-- START --

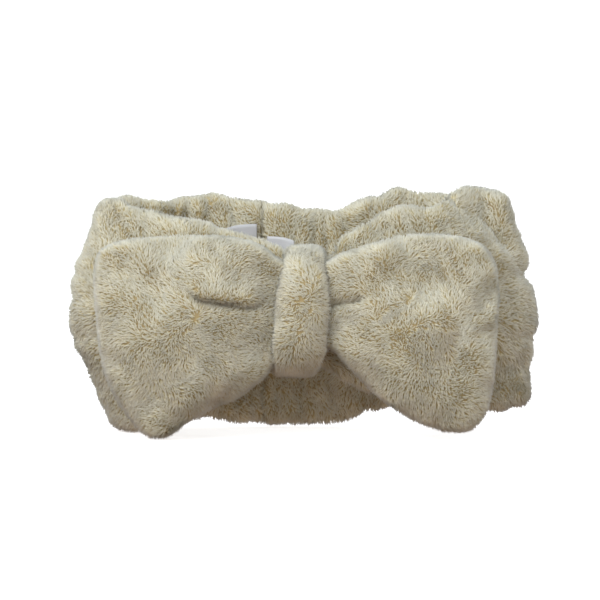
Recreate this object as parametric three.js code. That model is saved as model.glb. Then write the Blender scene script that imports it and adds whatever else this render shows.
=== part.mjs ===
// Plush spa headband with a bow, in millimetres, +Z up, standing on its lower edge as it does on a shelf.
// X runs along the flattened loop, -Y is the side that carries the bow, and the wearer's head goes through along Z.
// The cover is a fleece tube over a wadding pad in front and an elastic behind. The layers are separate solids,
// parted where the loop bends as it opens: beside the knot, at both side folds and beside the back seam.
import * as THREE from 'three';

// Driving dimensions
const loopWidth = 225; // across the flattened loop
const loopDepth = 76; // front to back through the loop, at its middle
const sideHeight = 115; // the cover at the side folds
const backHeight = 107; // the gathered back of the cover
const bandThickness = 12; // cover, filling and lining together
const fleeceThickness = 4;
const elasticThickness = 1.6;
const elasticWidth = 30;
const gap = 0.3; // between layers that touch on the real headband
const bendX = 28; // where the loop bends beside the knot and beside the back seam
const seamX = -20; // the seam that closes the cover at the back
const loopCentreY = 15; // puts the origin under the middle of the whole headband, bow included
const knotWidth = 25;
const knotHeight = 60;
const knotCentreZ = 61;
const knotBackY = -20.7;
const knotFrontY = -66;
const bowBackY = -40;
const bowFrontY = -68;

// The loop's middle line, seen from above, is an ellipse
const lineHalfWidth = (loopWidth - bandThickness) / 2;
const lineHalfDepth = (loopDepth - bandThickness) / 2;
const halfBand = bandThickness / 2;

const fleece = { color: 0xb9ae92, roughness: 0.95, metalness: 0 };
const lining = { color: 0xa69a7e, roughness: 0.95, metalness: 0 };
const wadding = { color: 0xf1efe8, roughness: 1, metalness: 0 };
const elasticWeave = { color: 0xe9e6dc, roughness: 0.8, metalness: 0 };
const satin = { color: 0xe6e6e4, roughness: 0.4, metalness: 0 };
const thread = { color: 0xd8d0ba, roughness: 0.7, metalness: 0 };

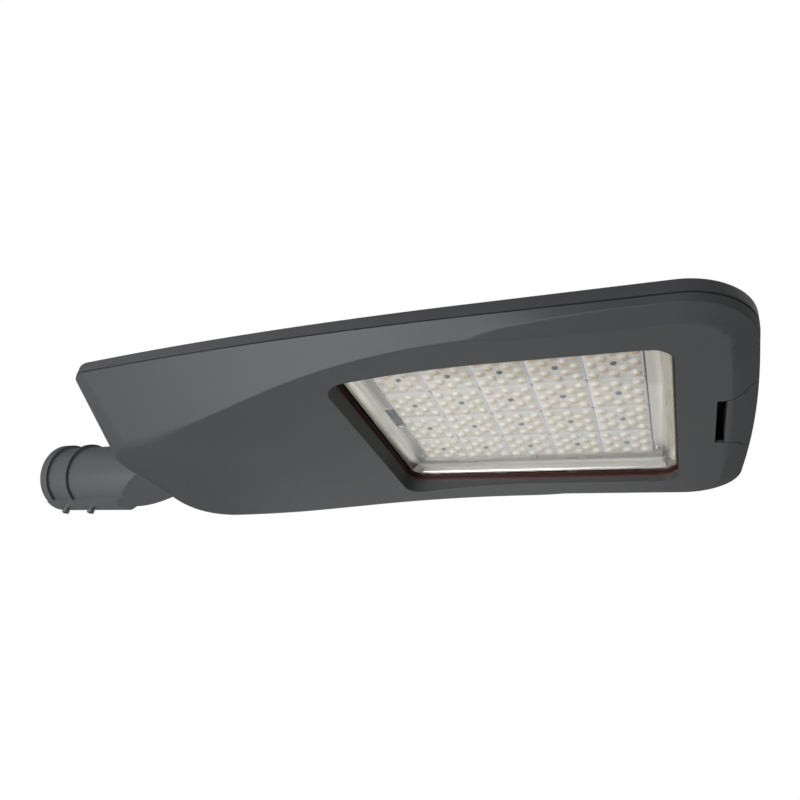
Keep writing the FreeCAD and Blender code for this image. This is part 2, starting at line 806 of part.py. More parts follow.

-- END --

** What you need to do **
From the opening line of the data above through the line that contains "import * as THREE from 'three';", please print each line as it stands and only those lines.

** Written response **
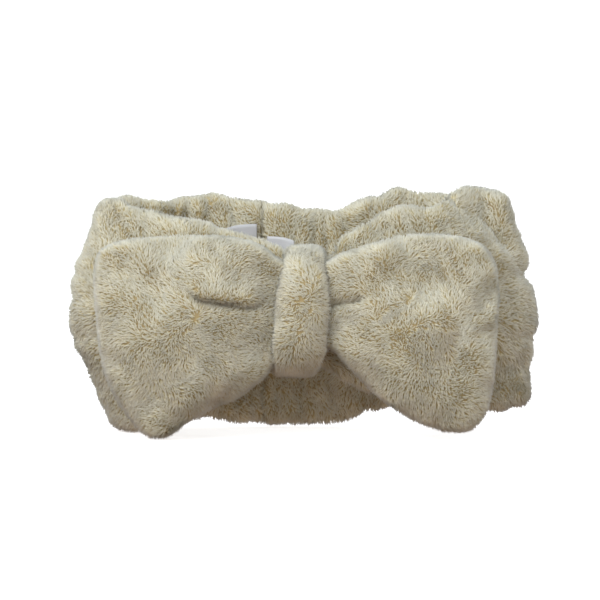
Recreate this object as parametric three.js code. That model is saved as model.glb. Then write the Blender scene script that imports it and adds whatever else this render shows.
=== part.mjs ===
// Plush spa headband with a bow, in millimetres, +Z up, standing on its lower edge as it does on a shelf.
// X runs along the flattened loop, -Y is the side that carries the bow, and the wearer's head goes through along Z.
// The cover is a fleece tube over a wadding pad in front and an elastic behind. The layers are separate solids,
// parted where the loop bends as it opens: beside the knot, at both side folds and beside the back seam.
import * as THREE from 'three';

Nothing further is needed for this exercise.